How SNL Has Handled 21 Historical Events

Saturday Night Live has been on NBC since 1975, entertaining the masses while offering weekly commentary and interpretations of current, past, and even future events.

During the show's tenure, SNL skits have highlighted the inconsistencies, injustices, or contradictions of major events - and provided much-needed comic relief in the process. Sometimes SNL sketches are ridiculous to the point of absurdity. On other occasions, SNL manages to depict historical events with an uncanny sense of realism.

On SNLimpressions of politicians and celebrities accompany pokes at everyday actions, behaviors, and attitudes. A healthy mix of these can be found in countless sketches about historical events, some of which you can find discussed below. 


  • The Wall Street Bailout
    Photo: NBC

    The Wall Street Bailout

    The Historic Moment: The Emergency Economic Stabilization Act of 2008, better known as the Bank Bailout, rescued financial institutions in the United States by infusing $700 billion into the system. Passed by Congress on October 3, 2008, the act was intended to stabilize an economy struggling under the strain of defaulting mortgage-based securities. The government essentially bought out failing sub-prime mortgages given to individuals who wouldn't have been able to get a mortgage under conventional circumstances due to low credit scores. 

    The Sketch: On October 4, 2008, SNL gave its interpretation of the bailout. In a sketch featuring President Bush (Jason Sudeikis), Representative Nancy Pelosi (Kristen Wiig), and Representative Barney Frank (Fred Armisen), the latter two send several backhanded compliments Bush's way, and they all bicker about identifying and remedying the problem. "Real Americans" victimized by sub-prime mortgages are brought on to speak, all unable to repay their debt for an array of reasons ranging from poor credit history to outright greed.

  • Hurricane Katrina
    Photo: NBC

    Hurricane Katrina

    The Historic Moment: Hurricane Katrina landed on the Gulf Coast of the United States in August 2005, inflicting catastrophic damage to Louisiana. The area around New Orleans was especially hard hit, with nearly 2,000 people perishing in the storm and subsequent flooding. Millions were forced to flee their homes or simply left homeless.

    The Sketch: Seth Meyers as Anderson Cooper visits Jefferson Parish, Louisiana, after Hurricane Katrina, first talking to New Orleans Mayor Ray Nagin about help that's made its way into the region. Celebrities, while inept, have offered assistance, building a house for Mamie Thibodeaux (Maya Rudolph).

    Tony Danza (Fred Armisen), Sharon Stone (Amy Poehler), Al Pacino (Bill Hader), and Aaron Neville (Horatio Sanz) do more harm than good with their efforts, with an unseen Sean Penn being the worst offender. Before the sketch ends, Geraldo Rivera appears, played by Darrell Hammond, only to make off with Anderson Cooper's van. 

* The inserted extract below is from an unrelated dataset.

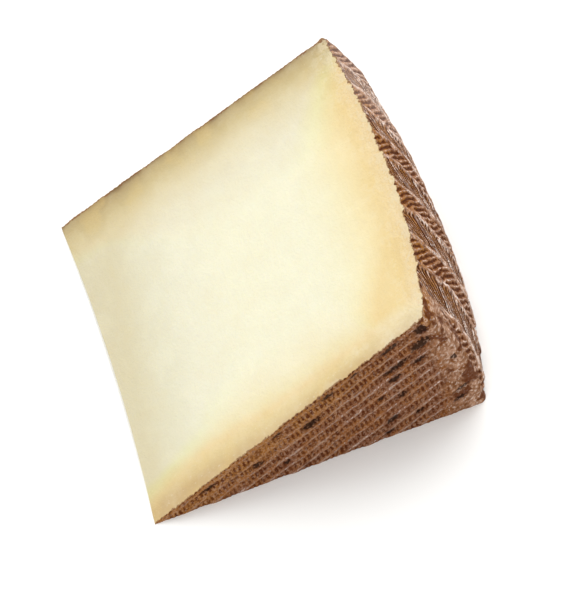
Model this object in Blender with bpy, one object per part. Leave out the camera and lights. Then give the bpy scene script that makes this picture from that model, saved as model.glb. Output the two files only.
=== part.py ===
"""A wedge of hard pressed cheese, cut from a barrel-sided wheel and lying on one of its two cut faces.

The wheel's half section is drawn as one outline: the blunt, slightly hollow tip, the front and back
faces of the wheel, the rounded rims, and the bulging wall with the shallow bands that a plaited belt
pressed into it. Turning that outline about the wheel's axis, through the wedge's angle, makes the solid.

Frame: metres, +Z up. The lower cut face rests on z = 0. The wheel's axis runs along Y and the tip points
to -X, so the wall faces +X and the wheel's front face faces -Y. The origin is the middle of the box's base.
"""

import math

import bmesh
import bpy
from mathutils import Matrix, Vector

# The wheel that the wedge was cut from. Its front face is slightly domed, so it is tallest at the axis.
RIM_RADIUS = 0.0900
RIM_SPLAY = 0.0006
RIM_HEIGHT = 0.0945
FRONT_DOME = 0.0056
WALL_BULGE = 0.0050
BULGE_POWER = 2.2
BULGE_LEAN = 0.0027
FRONT_RIM_ROUND = 0.0022
BACK_RIM_ROUND = 0.0016

# The bands that the plaited belt pressed into the wall, counted from the back rim.
BAND_WIDTH = 0.0088
FIRST_RIDGE = -0.0005
BAND_PRESS = 0.0005

# The wedge.
WEDGE_ANGLE = math.radians(28.3)
TIP_BLUNT = 0.0007
TIP_HOLLOW = 0.0018

# How finely the outline and the turn are divided.
FACE_STEPS = 18
RIM_STEPS = 5
STEPS_PER_BAND = 6
TIP_STEPS = 14
TURN_STEPS = 12

BACK = RIM_HEIGHT / 2
FRONT = -RIM_HEIGHT / 2


def wall_radius(height):
    """Radius of the wall at a height from the middle of the rims, without the rim rounding."""
    share = 2 * height / RIM_HEIGHT
    bulge = WALL_BULGE * (1 - abs(share) ** BULGE_POWER)
    lean = BULGE_LEAN * share * (1 - share * share)
    return RIM_RADIUS + RIM_SPLAY * share + bulge - lean - band_press(height)


def band_press(height):
    """How deep the belt pressed the wall in: nothing on the ridges between its bands."""
    from_back = BACK - height - FIRST_RIDGE
    across = abs(math.sin(math.pi * from_back / BAND_WIDTH))
    return BAND_PRESS * across**0.7


def front_height(radius):
    """Height of the domed front face at a radius."""
    return FRONT - FRONT_DOME * (1 - radius / RIM_RADIUS)


def back_height(radius):
    """Height of the flat back face, the same at every radius."""
    return BACK


def face_points(face_height, rim_round):
    """Points along a face of the wheel, from the tip to its rim rounding."""
    reach = RIM_RADIUS - rim_round - TIP_BLUNT
    radii = [TIP_BLUNT + reach * step / FACE_STEPS for step in range(FACE_STEPS)]
    return [Vector((radius, face_height(radius))) for radius in radii]


def rim_points(side, rim_round):
    """Points of a rim's quarter round, from the face to the wall. Side is -1 in front, 1 at the back."""
    centre_height = RIM_HEIGHT / 2 - rim_round
    centre_radius = wall_radius(side * centre_height) - rim_round
    points = []
    for step in range(RIM_STEPS + 1):
        turn = math.pi / 2 * step / RIM_STEPS
        radius = centre_radius + rim_round * math.sin(turn)
        points.append(Vector((radius, side * (centre_height + rim_round * math.cos(turn)))))
    return points


def wall_points():
    """Points up the wall, between the two rim roundings."""
    bottom = FRONT + FRONT_RIM_ROUND
    top = BACK - BACK_RIM_ROUND
    count = round((top - bottom) / BAND_WIDTH * STEPS_PER_BAND)
    heights = [bottom + (top - bottom) * step / count for step in range(1, count)]
    return [Vector((wall_radius(height), height)) for height in heights]


def tip_points():
    """Points down the tip edge, from the back face to the front face, hollow between its ends."""
    top = back_height(TIP_BLUNT)
    bottom = front_height(TIP_BLUNT)
    points = []
    for step in range(1, TIP_STEPS):
        share = step / TIP_STEPS
        radius = TIP_BLUNT + TIP_HOLLOW * 4 * share * (1 - share)
        points.append(Vector((radius, top + (bottom - top) * share)))
    return points


def section_outline():
    """The closed outline of the wheel's half section, as (radius, height) points."""
    front = face_points(front_height, FRONT_RIM_ROUND) + rim_points(-1, FRONT_RIM_ROUND)
    back = face_points(back_height, BACK_RIM_ROUND) + rim_points(1, BACK_RIM_ROUND)
    return front + wall_points() + back[::-1] + tip_points()


def turned_mesh(outline):
    """The outline turned about the wheel's axis, which lies along Y, from the lower cut to the upper."""
    shape = bmesh.new()
    corners = [shape.verts.new((point.x, point.y, 0)) for point in outline]
    base = shape.faces.new(corners)
    bmesh.ops.spin(
        shape,
        geom=[base, *base.verts, *base.edges],
        cent=(0, 0, 0),
        axis=(0, -1, 0),
        angle=WEDGE_ANGLE,
        steps=TURN_STEPS,
        use_duplicate=False,
    )
    bmesh.ops.recalc_face_normals(shape, faces=shape.faces)
    mesh = bpy.data.meshes.new("cheese_wedge")
    shape.to_mesh(mesh)
    shape.free()
    return mesh


def centre_on_base(mesh):
    """Moves the mesh so that the middle of its box's base is the origin."""
    lows = [min(vertex.co[axis] for vertex in mesh.vertices) for axis in range(3)]
    highs = [max(vertex.co[axis] for vertex in mesh.vertices) for axis in range(3)]
    middle = Vector(((lows[0] + highs[0]) / 2, (lows[1] + highs[1]) / 2, lows[2]))
    mesh.transform(Matrix.Translation(-middle))


def cheese_material(name, colour, roughness):
    """A plain Principled material."""
    material = bpy.data.materials.new(name)
    material.use_nodes = True
    shader = material.node_tree.nodes["Principled BSDF"]
    shader.inputs["Base Color"].default_value = (*colour, 1)
    shader.inputs["Roughness"].default_value = roughness
    shader.inputs["Metallic"].default_value = 0
    return material


def colour_faces(mesh):
    """Pale paste on the two cut faces and the tip, brown rind on what was the wheel's outside."""
    mesh.materials.append(cheese_material("paste", (0.88, 0.79, 0.52), 0.45))
    mesh.materials.append(cheese_material("rind", (0.30, 0.16, 0.075), 0.6))
    nearly_flat = math.cos(math.radians(1))
    upper_cut = Vector((-math.sin(WEDGE_ANGLE), 0, math.cos(WEDGE_ANGLE)))
    for face in mesh.polygons:
        cut = face.normal.z < -nearly_flat or face.normal.dot(upper_cut) > nearly_flat
        tip = face.normal.x < -math.cos(WEDGE_ANGLE)
        face.material_index = 0 if cut or tip else 1


def build_wedge():
    """Makes the wedge object."""
    mesh = turned_mesh(section_outline())
    centre_on_base(mesh)
    colour_faces(mesh)
    mesh.shade_smooth()
    mesh.set_sharp_from_angle(angle=math.radians(35))
    wedge = bpy.data.objects.new("cheese_wedge", mesh)
    bpy.context.scene.collection.objects.link(wedge)


def main():
    for old in list(bpy.data.objects):
        bpy.data.objects.remove(old, do_unlink=True)
    build_wedge()


main()
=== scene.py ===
import math

import bpy
import numpy as np
from mathutils import Matrix, Vector
from mathutils.geometry import delaunay_2d_cdt


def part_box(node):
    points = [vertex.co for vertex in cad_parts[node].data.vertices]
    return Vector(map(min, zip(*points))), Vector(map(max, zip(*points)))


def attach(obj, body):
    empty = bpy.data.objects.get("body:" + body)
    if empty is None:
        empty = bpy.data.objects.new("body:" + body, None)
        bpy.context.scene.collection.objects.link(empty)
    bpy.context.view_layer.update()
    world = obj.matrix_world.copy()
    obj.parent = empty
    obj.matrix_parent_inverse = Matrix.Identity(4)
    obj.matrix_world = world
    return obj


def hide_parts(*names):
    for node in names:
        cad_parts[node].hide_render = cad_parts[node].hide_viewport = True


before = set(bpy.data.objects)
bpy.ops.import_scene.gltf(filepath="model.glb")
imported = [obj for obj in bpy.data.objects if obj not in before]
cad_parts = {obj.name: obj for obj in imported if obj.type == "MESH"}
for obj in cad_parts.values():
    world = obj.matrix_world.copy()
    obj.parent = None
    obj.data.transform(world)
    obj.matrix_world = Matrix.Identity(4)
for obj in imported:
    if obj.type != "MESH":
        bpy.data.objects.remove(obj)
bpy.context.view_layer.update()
cadNode = "cheese_wedge"
low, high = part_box(cadNode)
mm = 0.001


def linearColour(hexColour):
    # sRGB hex to the linear colour that shaders use
    parts = [int(hexColour[i:i + 2], 16) / 255 for i in (1, 3, 5)]
    return tuple(c / 12.92 if c <= 0.04045 else ((c + 0.055) / 1.055) ** 2.4 for c in parts) + (1,)


def addNode(tree, kind, settings=None, links=None):
    # adds one node, sets its settings, and fills or links its sockets
    node = tree.nodes.new(kind)
    for name, value in (settings or {}).items():
        setattr(node, name, value)
    for socket, value in (links or {}).items():
        value = getattr(value, "socket", value)
        if isinstance(value, bpy.types.NodeSocket):
            tree.links.new(value, node.inputs[socket])
        else:
            node.inputs[socket].default_value = value
    return node


class Field:
    # a socket that can be used in a formula, in a geometry tree and in a material alike
    def __init__(self, tree, socket):
        self.tree = tree
        self.socket = socket

    def do(self, operation, *others):
        links = dict(enumerate((self, *others)))
        node = addNode(self.tree, "ShaderNodeMath", {"operation": operation}, links)
        return Field(self.tree, node.outputs[0])

    def __add__(self, other):
        return self.do("ADD", other)

    def __sub__(self, other):
        return self.do("SUBTRACT", other)

    def __mul__(self, other):
        return self.do("MULTIPLY", other)

    def __truediv__(self, other):
        return self.do("DIVIDE", other)

    def step(self, start, end, first=0.0, last=1.0):
        # eases from first to last between start and end
        node = addNode(self.tree, "ShaderNodeMapRange", {"interpolation_type": "SMOOTHSTEP"},
                       {"Value": self, "From Min": start, "From Max": end, "To Min": first, "To Max": last})
        return Field(self.tree, node.outputs[0])

    def hump(self, sharpness=1.0):
        # one rise and fall for each whole number: 0 at whole numbers, 1 halfway
        return (self * math.pi).do("SINE").do("ABSOLUTE").do("POWER", sharpness)


def newPiece(name, mesh):
    piece = bpy.data.objects.new(name, mesh)
    bpy.context.scene.collection.objects.link(piece)
    return piece


def makeReal(piece, tree, values):
    # runs a Geometry Nodes tree on the piece and keeps the result as a plain mesh
    modifier = piece.modifiers.new("shape", "NODES")
    modifier.node_group = tree
    sockets = {s.name: s.identifier for s in tree.interface.items_tree if s.in_out == "INPUT"}
    for name, value in values.items():
        modifier[sockets[name]] = value
    shaped = bpy.data.meshes.new_from_object(piece.evaluated_get(bpy.context.evaluated_depsgraph_get()))
    piece.modifiers.remove(modifier)
    piece.data = shaped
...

  • The Capture Of Saddam Hussein
    Photo: NBC

    The Capture Of Saddam Hussein

    The Historic Moment: Former Iraqi dictator Saddam Hussein was captured by American troops on December 13, 2003. Having fled from his base of power nine months earlier, Hussein was located in Tikrit, his hometown. Once captured, Hussein was kept in confinement until his trial for crimes against humanity in 2005. He was also tried for genocide against Kurds in Northern Iraq the following year and sentenced to execution

    The Sketch: With specious connections between Saddam Hussein and Osama Bin Laden alleged by the Bush administration, SNL linked them to each other directly. In an episode from January 2004, SNL offers up a conversation between Bin Laden (Jimmy Fallon) and Hussein (Horatio Sanz). During their exchange, Bin Laden gives Hussein a hard time about his new appearance, something Hussein laments, as well. Hussein is not at all happy about looking "shaggy" at his trials.

  • The 2000 Census
    Photo: NBC

    The 2000 Census

    The Historic Moment: The 2000 census was "re-engineered" in an effort to avoid lawsuits that resulted from earlier censuses. There were two forms, a short form that included eight questions, and a long form with more than 50 total inquiries. Only about 17% of residents of the US were given the long form, with the shorter one sent out in an effort to boost participation. 

    The Sketch: Tim Meadows, as a census worker in 2000, knocks on Mr. Leonard's door, inquiring about an unreturned census form. Leonard, played by Christopher Walken, offers up ridiculous answers to seemingly straightforward census questions. Leonard lists candy bars and plants as residents of his apartment before giving a confusing description of his job; he can't decide if it's a full- or part-time gig. He also identifies a bobcat as his wife, and reveals he has dual citizenship in the United States... and Florida.